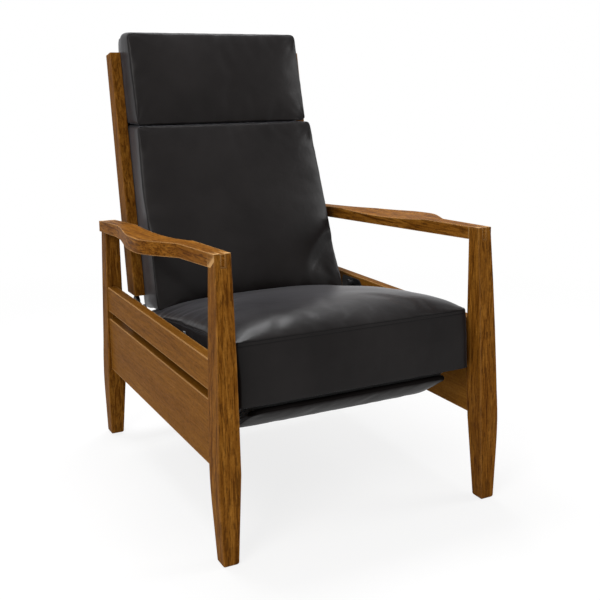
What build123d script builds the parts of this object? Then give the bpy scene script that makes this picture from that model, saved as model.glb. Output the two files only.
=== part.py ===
from build123d import *
import math
import os

# A push-back recliner with open oak side frames. Sizes are millimetres and angles are degrees.
# X runs across the chair with the sitter's left at positive X, Y runs from the front to the
# rear, and Z runs up from the floor. Pieces of the left side are made first and mirrored.
# The finished chair is moved along Y so that its origin lies below the middle of its box.

# Fits
JOINT_GAP = 0.1
PIVOT_GAP = 0.05
OPEN_PIVOT_GAP = 0.3
SIDE_GAP = 0.3
SOFT_GAP = 0.5
SCREW_GAP = 0.05
OVERRUN = 20.0

# Places across the chair, each layer counted inward from the outer faces of the side rails
RAIL_OUTER = 325.0
RAIL_THICKNESS = 23.0
RAIL_PROUD = 4.0
POST_WIDTH = 34.0
PLATE_THICKNESS = 3.0
LINK_THICKNESS = 4.0
SIDE_PLATE_THICKNESS = 4.0
HINGE_PLATE_THICKNESS = 5.0
HANGER_STANDOFF = 11.0
SEAT_STANDOFF = 20.0
HINGE_STANDOFF = 1.5
LINKAGE_STANDOFF = 0.5
SEAT_CLEARANCE = 9.0
STILE_WALL = 11.0
STILE_WIDTH = 27.5
FOOTREST_CLEARANCE = 6.0

RAIL_INNER = RAIL_OUTER - RAIL_THICKNESS
POST_OUTER = RAIL_OUTER - RAIL_PROUD
POST_INNER = POST_OUTER - POST_WIDTH
HANGER_INNER = RAIL_INNER - PLATE_THICKNESS
SWING_LINK_INNER = HANGER_INNER - HANGER_STANDOFF - LINK_THICKNESS
SIDE_PLATE_OUTER = SWING_LINK_INNER - SEAT_STANDOFF
SEAT_FRAME_HALF = SIDE_PLATE_OUTER - SIDE_PLATE_THICKNESS
CONTROL_INNER = SEAT_FRAME_HALF - LINKAGE_STANDOFF - LINK_THICKNESS
CRANK_INNER = CONTROL_INNER - LINKAGE_STANDOFF - LINK_THICKNESS
BAR_INNER = CRANK_INNER - LINKAGE_STANDOFF - LINK_THICKNESS
BRACKET_INNER = BAR_INNER - LINKAGE_STANDOFF - PLATE_THICKNESS
HINGE_PLATE_OUTER = SEAT_FRAME_HALF - HINGE_STANDOFF
HINGE_PLATE_INNER = HINGE_PLATE_OUTER - HINGE_PLATE_THICKNESS
STILE_OUTER = HINGE_PLATE_OUTER + STILE_WALL
STILE_INNER = STILE_OUTER - STILE_WIDTH
SEAT_HALF = POST_INNER - SEAT_CLEARANCE
FOOTREST_HALF = BRACKET_INNER - FOOTREST_CLEARANCE

# Posts, seen from the front
KNEE_OUT = 13.8
KNEE_HEIGHT = 185.0
KNEE_LENGTH = 65.0
KNEE_ABOVE_SHARE = 0.83
KNEE_BELOW_SHARE = 0.93
FOOT_OUT = 7.7
FOOT_IN = 8.3
FOOT_CHAMFER = 3.0

# Posts, seen from the side
FRONT_POST_Y = -386.8
FRONT_POST_DEPTH = 32.5
FRONT_KNEE_LEAN = 29.0
FRONT_FOOT_LEAN = 29.5
FRONT_FOOT_DEPTH = 33.5
FRONT_BOW = 3.5
FRONT_BACK_LEAN = 3.0
FRONT_BACK_BEND_Z = 300.0
REAR_POST_Y = 347.2
REAR_POST_DEPTH = 38.0
REAR_KNEE_LEAN = 11.0
REAR_FOOT_Y = 356.2
REAR_FOOT_DEPTH = 36.0

# Arms
ARM_FRONT_TOP = 615.0
ARM_REAR_TOP = 573.0
ARM_THICKNESS = 27.0
ARM_BOW = 4.0
ARM_PROUD = 1.0
ARM_SWELL = 53.0
ARM_SWELL_START_Y = -207.0
ARM_SWELL_END_Y = 250.0
ARM_SWELL_SHARES = (
    (0.0, 0.08), (0.045, 0.27), (0.13, 0.63), (0.235, 0.96), (0.33, 1.0), (0.46, 0.90),
    (0.59, 0.70), (0.72, 0.46), (0.82, 0.28), (0.91, 0.17), (1.0, 0.12),
)
TONGUE_WIDTH = 9.5
SCOOP_DEPTH = 9.0
SCOOP_LENGTH = 420.0
SCOOP_Y = 10.0

# Side rails and cross rails
RAIL_EDGE_RADIUS = 1.5
UPPER_RAIL_BOTTOM = 342.0
UPPER_RAIL_TOP = 405.5
LOWER_RAIL_BOTTOM = 187.0
LOWER_RAIL_TOP = 323.0
TENON_THICKNESS = 9.0
TENON_LENGTH = 20.0
TENON_SHOULDER = 12.0
CROSS_RAIL_THICKNESS = 22.0
CROSS_TENON_LENGTH = 12.0
MIDDLE_RAIL_CLEARANCE = 33.78
MIDDLE_RAIL_BOTTOM = 205.0
MIDDLE_RAIL_TOP = 262.0
REAR_RAIL_Y = 364.0
REAR_RAIL_BOTTOM = 205.0
REAR_RAIL_TOP = 300.0

# Hanger plates and swing links
HANGER_BOTTOM = 275.0
HANGER_TOP = 399.0
HANGER_FRONT_Y = -165.0
HANGER_REAR_Y = 215.0
HANGER_CORNER_RADIUS = 12.0
HANGER_WAIST = 30.0
SWING_LENGTH = 80.0
SWING_START_ANGLE = 15.0
SWING_WIDTH = 22.0
SWING_PIVOT_Z = 385.0
FRONT_SWING_Y = -110.0
REAR_SWING_Y = 160.0

# Studs of the swing links and the back, and smaller ones of the footrest linkage
STUD_RADIUS = 4.0
SPACER_RADIUS = 7.0
HEAD_RADIUS = 6.5
HEAD_THICKNESS = 2.0
LARGE_STUD = (STUD_RADIUS, SPACER_RADIUS, HEAD_RADIUS, HEAD_THICKNESS)
SMALL_STUD_RADIUS = 3.5
SMALL_SPACER_RADIUS = 5.5
SMALL_HEAD_RADIUS = 5.5
SMALL_HEAD_THICKNESS = 1.5
SMALL_STUD = (SMALL_STUD_RADIUS, SMALL_SPACER_RADIUS, SMALL_HEAD_RADIUS, SMALL_HEAD_THICKNESS)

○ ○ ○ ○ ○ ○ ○

### Stated task
Print all the data exactly.

### Answer to the exercise
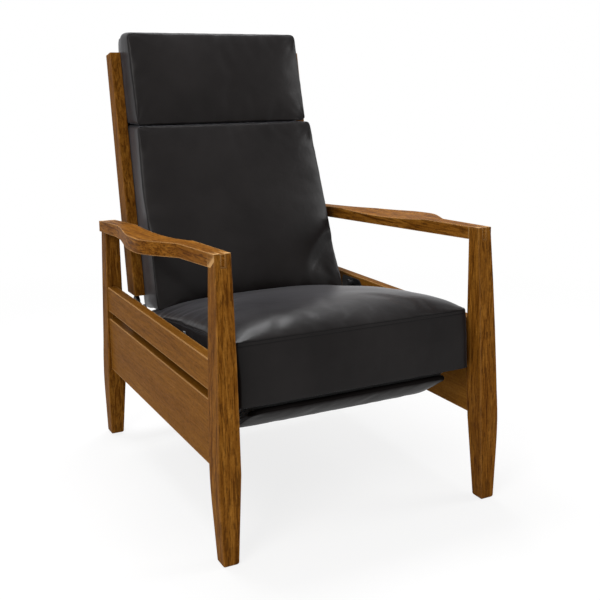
What build123d script builds the parts of this object? Then give the bpy scene script that makes this picture from that model, saved as model.glb. Output the two files only.
=== part.py ===
from build123d import *
import math
import os

# A push-back recliner with open oak side frames. Sizes are millimetres and angles are degrees.
# X runs across the chair with the sitter's left at positive X, Y runs from the front to the
# rear, and Z runs up from the floor. Pieces of the left side are made first and mirrored.
# The finished chair is moved along Y so that its origin lies below the middle of its box.

# Fits
JOINT_GAP = 0.1
PIVOT_GAP = 0.05
OPEN_PIVOT_GAP = 0.3
SIDE_GAP = 0.3
SOFT_GAP = 0.5
SCREW_GAP = 0.05
OVERRUN = 20.0

# Places across the chair, each layer counted inward from the outer faces of the side rails
RAIL_OUTER = 325.0
RAIL_THICKNESS = 23.0
RAIL_PROUD = 4.0
POST_WIDTH = 34.0
PLATE_THICKNESS = 3.0
LINK_THICKNESS = 4.0
SIDE_PLATE_THICKNESS = 4.0
HINGE_PLATE_THICKNESS = 5.0
HANGER_STANDOFF = 11.0
SEAT_STANDOFF = 20.0
HINGE_STANDOFF = 1.5
LINKAGE_STANDOFF = 0.5
SEAT_CLEARANCE = 9.0
STILE_WALL = 11.0
STILE_WIDTH = 27.5
FOOTREST_CLEARANCE = 6.0

RAIL_INNER = RAIL_OUTER - RAIL_THICKNESS
POST_OUTER = RAIL_OUTER - RAIL_PROUD
POST_INNER = POST_OUTER - POST_WIDTH
HANGER_INNER = RAIL_INNER - PLATE_THICKNESS
SWING_LINK_INNER = HANGER_INNER - HANGER_STANDOFF - LINK_THICKNESS
SIDE_PLATE_OUTER = SWING_LINK_INNER - SEAT_STANDOFF
SEAT_FRAME_HALF = SIDE_PLATE_OUTER - SIDE_PLATE_THICKNESS
CONTROL_INNER = SEAT_FRAME_HALF - LINKAGE_STANDOFF - LINK_THICKNESS
CRANK_INNER = CONTROL_INNER - LINKAGE_STANDOFF - LINK_THICKNESS
BAR_INNER = CRANK_INNER - LINKAGE_STANDOFF - LINK_THICKNESS
BRACKET_INNER = BAR_INNER - LINKAGE_STANDOFF - PLATE_THICKNESS
HINGE_PLATE_OUTER = SEAT_FRAME_HALF - HINGE_STANDOFF
HINGE_PLATE_INNER = HINGE_PLATE_OUTER - HINGE_PLATE_THICKNESS
STILE_OUTER = HINGE_PLATE_OUTER + STILE_WALL
STILE_INNER = STILE_OUTER - STILE_WIDTH
SEAT_HALF = POST_INNER - SEAT_CLEARANCE
FOOTREST_HALF = BRACKET_INNER - FOOTREST_CLEARANCE

# Posts, seen from the front
KNEE_OUT = 13.8
KNEE_HEIGHT = 185.0
KNEE_LENGTH = 65.0
KNEE_ABOVE_SHARE = 0.83
KNEE_BELOW_SHARE = 0.93
FOOT_OUT = 7.7
FOOT_IN = 8.3
FOOT_CHAMFER = 3.0

# Posts, seen from the side
FRONT_POST_Y = -386.8
FRONT_POST_DEPTH = 32.5
FRONT_KNEE_LEAN = 29.0
FRONT_FOOT_LEAN = 29.5
FRONT_FOOT_DEPTH = 33.5
FRONT_BOW = 3.5
FRONT_BACK_LEAN = 3.0
FRONT_BACK_BEND_Z = 300.0
REAR_POST_Y = 347.2
REAR_POST_DEPTH = 38.0
REAR_KNEE_LEAN = 11.0
REAR_FOOT_Y = 356.2
REAR_FOOT_DEPTH = 36.0

# Arms
ARM_FRONT_TOP = 615.0
ARM_REAR_TOP = 573.0
ARM_THICKNESS = 27.0
ARM_BOW = 4.0
ARM_PROUD = 1.0
ARM_SWELL = 53.0
ARM_SWELL_START_Y = -207.0
ARM_SWELL_END_Y = 250.0
ARM_SWELL_SHARES = (
    (0.0, 0.08), (0.045, 0.27), (0.13, 0.63), (0.235, 0.96), (0.33, 1.0), (0.46, 0.90),
    (0.59, 0.70), (0.72, 0.46), (0.82, 0.28), (0.91, 0.17), (1.0, 0.12),
)
TONGUE_WIDTH = 9.5
SCOOP_DEPTH = 9.0
SCOOP_LENGTH = 420.0
SCOOP_Y = 10.0

# Side rails and cross rails
RAIL_EDGE_RADIUS = 1.5
UPPER_RAIL_BOTTOM = 342.0
UPPER_RAIL_TOP = 405.5
LOWER_RAIL_BOTTOM = 187.0
LOWER_RAIL_TOP = 323.0
TENON_THICKNESS = 9.0
TENON_LENGTH = 20.0
TENON_SHOULDER = 12.0
CROSS_RAIL_THICKNESS = 22.0
CROSS_TENON_LENGTH = 12.0
MIDDLE_RAIL_CLEARANCE = 33.78
MIDDLE_RAIL_BOTTOM = 205.0
MIDDLE_RAIL_TOP = 262.0
REAR_RAIL_Y = 364.0
REAR_RAIL_BOTTOM = 205.0
REAR_RAIL_TOP = 300.0

# Hanger plates and swing links
HANGER_BOTTOM = 275.0
HANGER_TOP = 399.0
HANGER_FRONT_Y = -165.0
HANGER_REAR_Y = 215.0
HANGER_CORNER_RADIUS = 12.0
HANGER_WAIST = 30.0
SWING_LENGTH = 80.0
SWING_START_ANGLE = 15.0
SWING_WIDTH = 22.0
SWING_PIVOT_Z = 385.0
FRONT_SWING_Y = -110.0
REAR_SWING_Y = 160.0

# Studs of the swing links and the back, and smaller ones of the footrest linkage
STUD_RADIUS = 4.0
SPACER_RADIUS = 7.0
HEAD_RADIUS = 6.5
HEAD_THICKNESS = 2.0
LARGE_STUD = (STUD_RADIUS, SPACER_RADIUS, HEAD_RADIUS, HEAD_THICKNESS)
SMALL_STUD_RADIUS = 3.5
SMALL_SPACER_RADIUS = 5.5
SMALL_HEAD_RADIUS = 5.5
SMALL_HEAD_THICKNESS = 1.5
SMALL_STUD = (SMALL_STUD_RADIUS, SMALL_SPACER_RADIUS, SMALL_HEAD_RADIUS, SMALL_HEAD_THICKNESS)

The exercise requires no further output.